Alternative Lending Products
Alternative lending (also known as portfolio, non-QM, and many other names) can be a great option for homebuyers that don’t qualify for a traditional mortgage. Standard underwriting guidelines have strict & mostly unbending rules pertaining to income qualification, down payments, and credit.
These alternative products allow borrowers that may not otherwise qualify (or want to skip the red tape of traditional programs) to purchase or refinance. What’s the catch? These programs typically have higher rates and require larger down payments – in most cases 20% or more. In many cases, these are a short term “band-aid” that allows buyers to get into a home now with the goal of refinancing or paying off the loan when circumstances allow.
So let’s take a look at some of the most common alternative lending options:
- Bank statement program. Typically for self employed borrowers that are not showing enough net income on tax returns to qualify for a traditional mortgage, this program looks at average deposits in business or personal bank statements over the last 12 to 24 months to determine qualifying income.
- DSCR. DSCR stands for debt service coverage ratio, a metric often used in commercial lending. This product is specifically for investment purchases and refinances. The lender does not look at personal income, but instead bases the approval on the income generated from the subject property (rental income) relative to the proposed mortgage payment. Most lenders require that the rental income be at least 115% to 125% of the mortgage payment including taxes, insurance and HOA fees.

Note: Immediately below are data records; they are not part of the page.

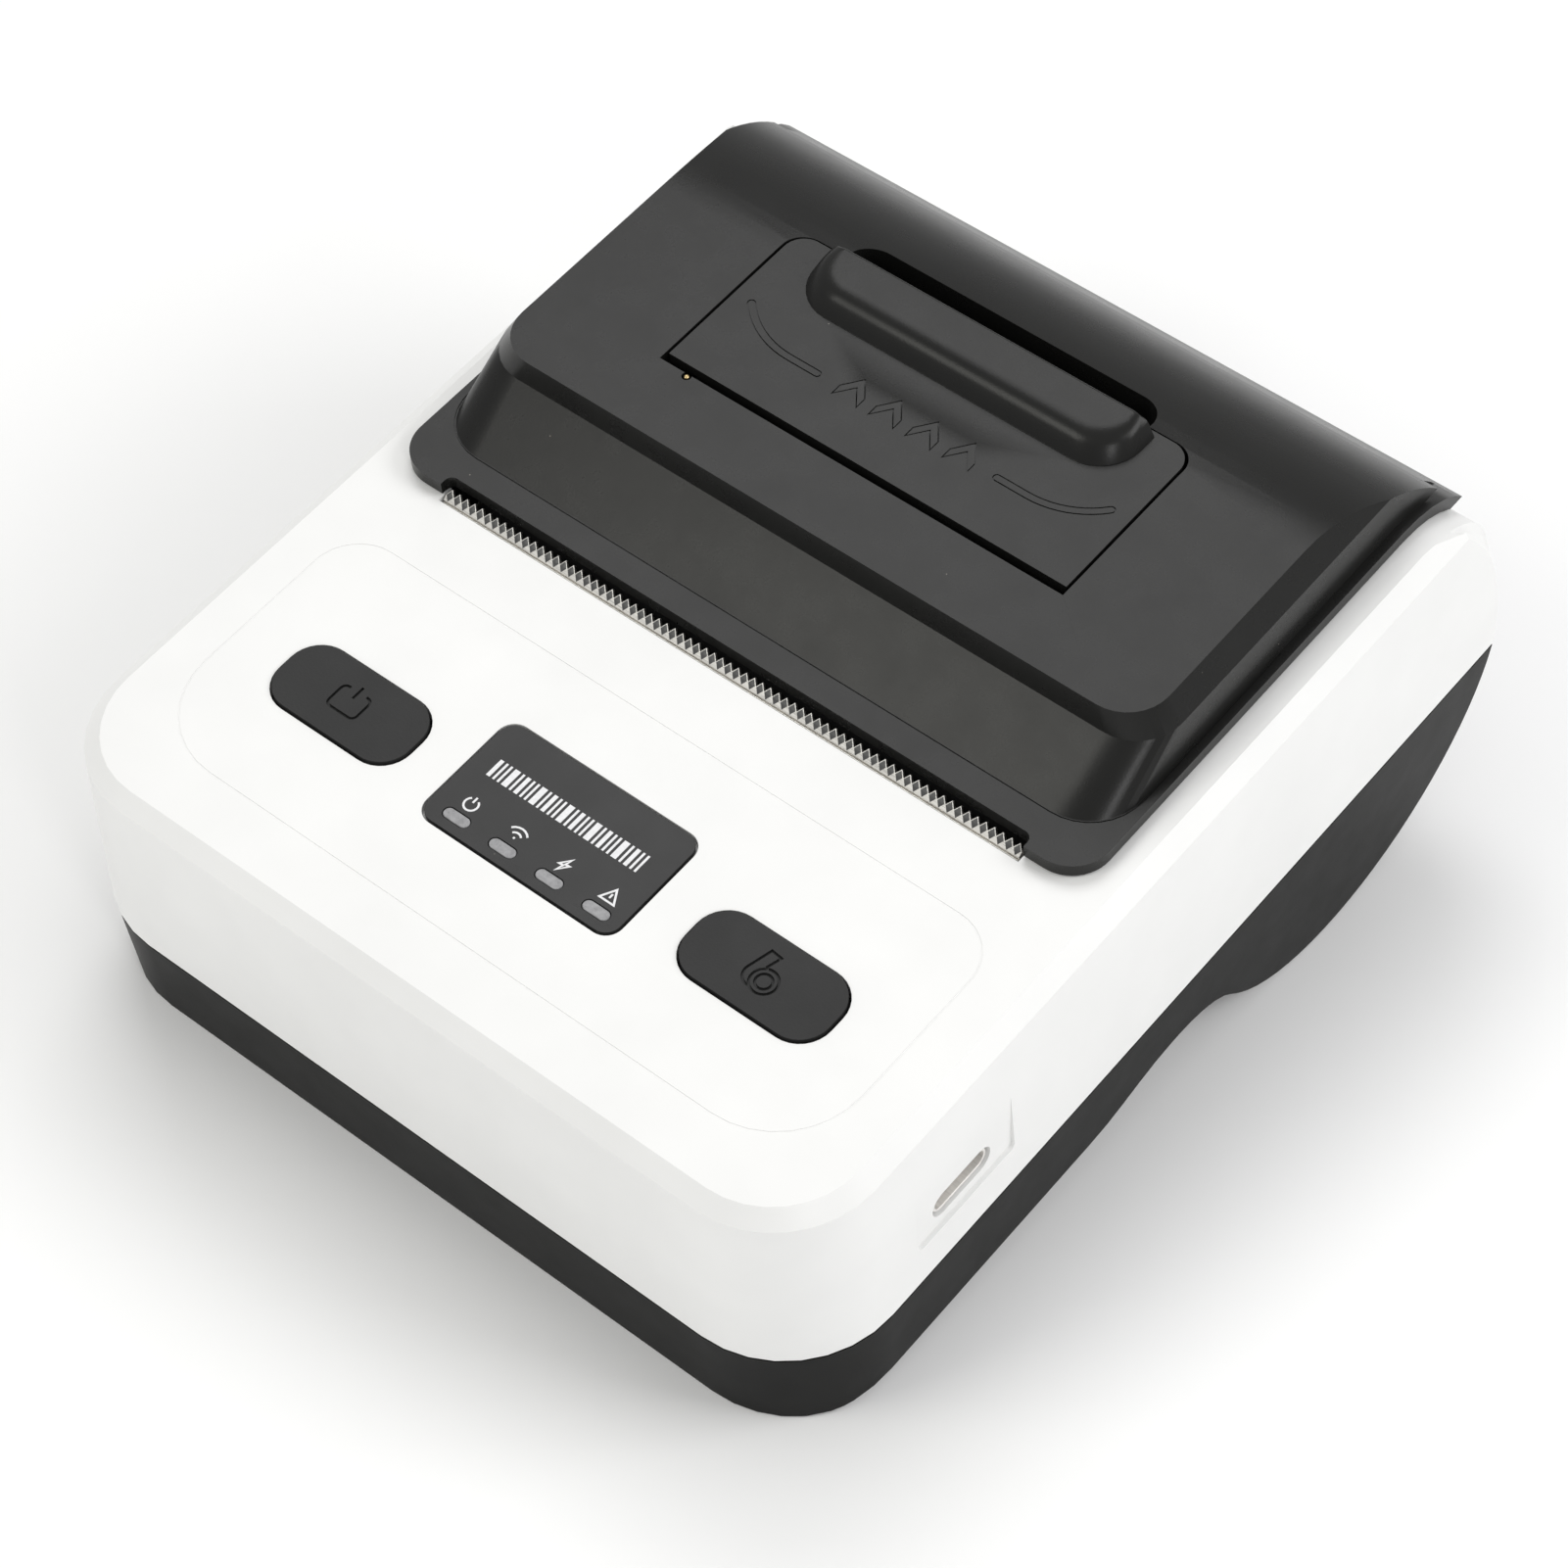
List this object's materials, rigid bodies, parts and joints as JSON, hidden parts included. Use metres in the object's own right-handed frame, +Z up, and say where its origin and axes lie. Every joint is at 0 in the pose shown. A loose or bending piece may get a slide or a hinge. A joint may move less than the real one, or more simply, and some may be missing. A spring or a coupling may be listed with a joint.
{
  "type": "thermal label printer",
  "caption": "Portable thermal label printer with a white deck, black base, clamshell paper cover with a lift latch, tear bar, keys, lights, platen drive and paper roll.",
  "frame": {"origin": "on the table, under the middle of the standing printer", "axes": "+Z up, +X to the right seen from the front, +Y towards the rear with the hinge; the printer stands nose-down on its two feet"},
  "size_m": [0.11, 0.1294, 0.065],
  "materials": {
    "white_shell": "fine satin",
    "black_shell": "satin",
    "black_cover": "satin",
    "key_rubber": "matt",
    "panel_film": "satin film",
    "light_pipe": "milky, translucent",
    "steel": "plain",
    "brass": "plain",
    "aluminium": "extruded",
    "platen_rubber": "ground",
    "gear_plastic": "moulded",
    "board": "solder mask",
    "black_plastic": "moulded",
    "ceramic": "glazed",
    "paper": "coated paper",
    "card": "wound card",
    "battery": "wrapped in film",
    "flex_film": "film"
  },
  "bodies": {
    "housing": {"upper_shell": "white_shell", "lower_shell": "black_shell", "battery_door": "black_shell", "indicator_panel": "panel_film", "light_pipe_1": "light_pipe", "light_pipe_2": "light_pipe", "light_pipe_3": "light_pipe", "light_pipe_4": "light_pipe", "tear_bar": "steel", "gear_post": "steel", "stepper_motor": "steel", "mechanism_frame": "steel", "usb_port": "steel", "cover_hinge_pin_left": "steel", "cover_hinge_pin_right": "steel", "latch_keeper_left": "steel", "latch_keeper_right": "steel", "head_spring_left": "steel", "head_spring_right": "steel", "battery_door_screw_left": "steel", "battery_door_screw_right": "steel", "case_screw_front_left": "steel", "case_screw_front_right": "steel", "case_screw_rear_left": "steel", "case_screw_rear_right": "steel", "heat_sink": "aluminium", "key_board": "board", "main_board": "board", "paper_bin": "black_plastic", "paper_sensor": "black_plastic", "power_switch": "black_plastic", "feed_switch": "black_plastic", "thermal_head": "ceramic", "indicator_led_1": "ceramic", "indicator_led_2": "ceramic", "indicator_led_3": "ceramic", "indicator_led_4": "ceramic", "battery_pack": "battery", "head_flex_cable": "flex_film"},
    "cover": {"paper_cover": "black_cover", "platen_bracket_left": "black_plastic", "platen_bracket_right": "black_plastic", "platen_bush_left": "gear_plastic", "platen_bush_right": "gear_plastic", "latch_spring": "steel"},
    "latch": {"cover_latch": "black_cover", "latch_shaft": "brass", "latch_hook_left": "steel", "latch_hook_right": "steel"},
    "platen": {"platen_roller": "platen_rubber", "platen_shaft": "steel", "platen_gear": "gear_plastic"},
    "reduction": {"reduction_gear": "gear_plastic"},
    "motor_rotor": {"motor_pinion": "brass"},
    "roll": {"paper_roll": "paper", "paper_core": "card"},
    "power_key": {"power_button": "key_rubber"},
    "feed_key": {"feed_button": "key_rubber"}
  },
  "joints": [
    {"name": "cover_hinge", "type": "hinge", "parent": "housing", "child": "cover", "pos_m": [0, 0.06163, 0.04229], "axis": [-1, 0, 0], "range_deg": [0, 95]},
    {"name": "latch_pivot", "type": "hinge", "parent": "cover", "child": "latch", "pos_m": [0, 0.01295, 0.05536], "axis": [1, 0, 0], "range_deg": [0, 15], "stiffness_Nm_per_rad": 0.05, "springref_deg": -20.05},
    {"name": "platen_spin", "type": "hinge", "parent": "cover", "child": "platen", "pos_m": [0, -0.00266, 0.03882], "axis": [1, 0, 0], "continuous": true},
    {"name": "reduction_spin", "type": "hinge", "parent": "housing", "child": "reduction", "pos_m": [-0.0466, -0.0109, 0.03161], "axis": [1, 0, 0], "continuous": true},
    {"name": "motor_spin", "type": "hinge", "parent": "housing", "child": "motor_rotor", "pos_m": [-0.0466, -0.02315, 0.03002], "axis": [1, 0, 0], "continuous": true},
    {"name": "roll_spin", "type": "hinge", "parent": "housing", "child": "roll", "pos_m": [0, 0.03442, 0.0297], "axis": [1, 0, 0], "continuous": true},
    {"name": "power_press", "type": "slide", "parent": "housing", "child": "power_key", "axis": [0, 0.1282, -0.9918], "range_m": [0, 0.0006], "stiffness_N_per_m": 800, "springref_m": -0.0005},
    {"name": "feed_press", "type": "slide", "parent": "housing", "child": "feed_key", "axis": [0, 0.1282, -0.9918], "range_m": [0, 0.0006], "stiffness_N_per_m": 800, "springref_m": -0.0005}
  ],
  "couplings": [
    {"joint": "reduction_spin", "follows": "platen_spin", "ratio": -1.8571},
    {"joint": "motor_spin", "follows": "platen_spin", "ratio": 7.0571},
    {"joint": "roll_spin", "follows": "platen_spin", "ratio": 0.20833}
  ]
}
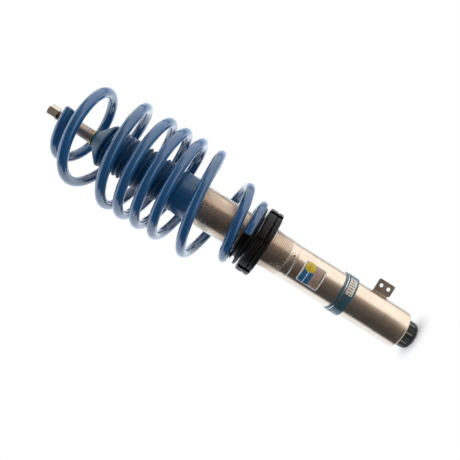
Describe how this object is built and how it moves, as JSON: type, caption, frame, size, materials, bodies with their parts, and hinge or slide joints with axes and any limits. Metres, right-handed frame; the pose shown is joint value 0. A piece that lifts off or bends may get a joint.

- Bridge loan. This product allows homebuyers to “bridge” the gap between a pending home sale and prospective new purchase. In many cases homebuyers will not qualify for a traditional mortgage until their current residence is sold, due to lack of funds and/or debt ratios being too high with multiple mortgage payments. The bridge loan allows buyers to use the equity in their current residence to assist with the purchase of a new home, before the old one sells. Bridge loans are typically have a short (12 month) during which the pending sale of the old home will close, and they can then payoff the bridge loan in full, or refinance into a traditional mortgage.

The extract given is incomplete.